_SET TASK_
Can all of these lines be returned exactly?

_SOURCE DATA_
****************************************
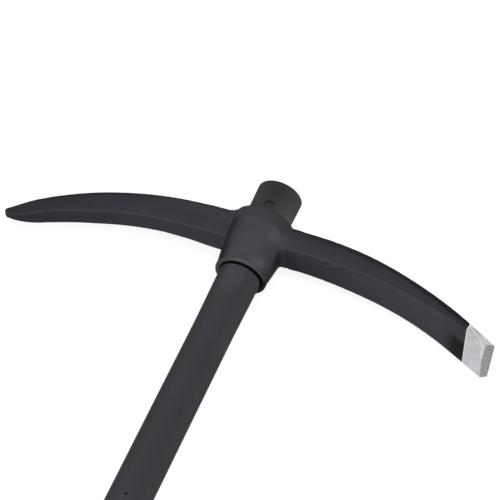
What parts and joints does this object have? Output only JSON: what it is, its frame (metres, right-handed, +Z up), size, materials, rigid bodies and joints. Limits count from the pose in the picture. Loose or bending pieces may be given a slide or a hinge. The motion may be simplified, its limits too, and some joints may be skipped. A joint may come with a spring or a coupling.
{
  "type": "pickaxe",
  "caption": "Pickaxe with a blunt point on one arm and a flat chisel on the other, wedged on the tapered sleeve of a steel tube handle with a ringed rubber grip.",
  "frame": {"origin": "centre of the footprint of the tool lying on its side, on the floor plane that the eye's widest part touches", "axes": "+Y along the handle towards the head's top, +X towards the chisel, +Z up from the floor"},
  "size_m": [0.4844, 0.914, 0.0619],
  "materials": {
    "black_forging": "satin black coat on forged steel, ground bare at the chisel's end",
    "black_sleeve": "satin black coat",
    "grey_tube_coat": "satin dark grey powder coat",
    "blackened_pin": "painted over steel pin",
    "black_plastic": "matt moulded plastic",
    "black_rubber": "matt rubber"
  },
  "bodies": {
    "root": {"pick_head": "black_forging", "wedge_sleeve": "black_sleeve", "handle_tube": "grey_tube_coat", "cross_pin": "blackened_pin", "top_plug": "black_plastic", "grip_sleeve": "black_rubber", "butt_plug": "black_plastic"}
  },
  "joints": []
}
****************************************
_WRITTEN ANSWER_
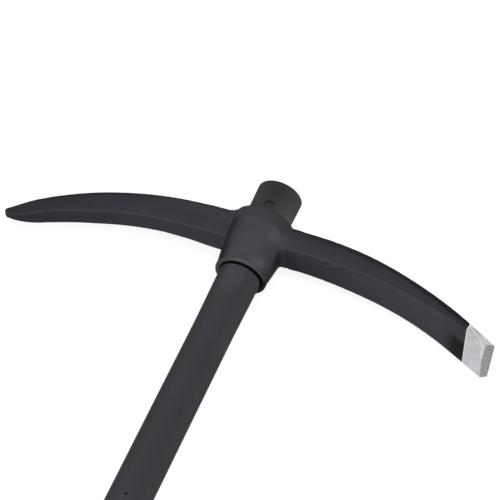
What parts and joints does this object have? Output only JSON: what it is, its frame (metres, right-handed, +Z up), size, materials, rigid bodies and joints. Limits count from the pose in the picture. Loose or bending pieces may be given a slide or a hinge. The motion may be simplified, its limits too, and some joints may be skipped. A joint may come with a spring or a coupling.
{
  "type": "pickaxe",
  "caption": "Pickaxe with a blunt point on one arm and a flat chisel on the other, wedged on the tapered sleeve of a steel tube handle with a ringed rubber grip.",
  "frame": {"origin": "centre of the footprint of the tool lying on its side, on the floor plane that the eye's widest part touches", "axes": "+Y along the handle towards the head's top, +X towards the chisel, +Z up from the floor"},
  "size_m": [0.4844, 0.914, 0.0619],
  "materials": {
    "black_forging": "satin black coat on forged steel, ground bare at the chisel's end",
    "black_sleeve": "satin black coat",
    "grey_tube_coat": "satin dark grey powder coat",
    "blackened_pin": "painted over steel pin",
    "black_plastic": "matt moulded plastic",
    "black_rubber": "matt rubber"
  },
  "bodies": {
    "root": {"pick_head": "black_forging", "wedge_sleeve": "black_sleeve", "handle_tube": "grey_tube_coat", "cross_pin": "blackened_pin", "top_plug": "black_plastic", "grip_sleeve": "black_rubber", "butt_plug": "black_plastic"}
  },
  "joints": []
}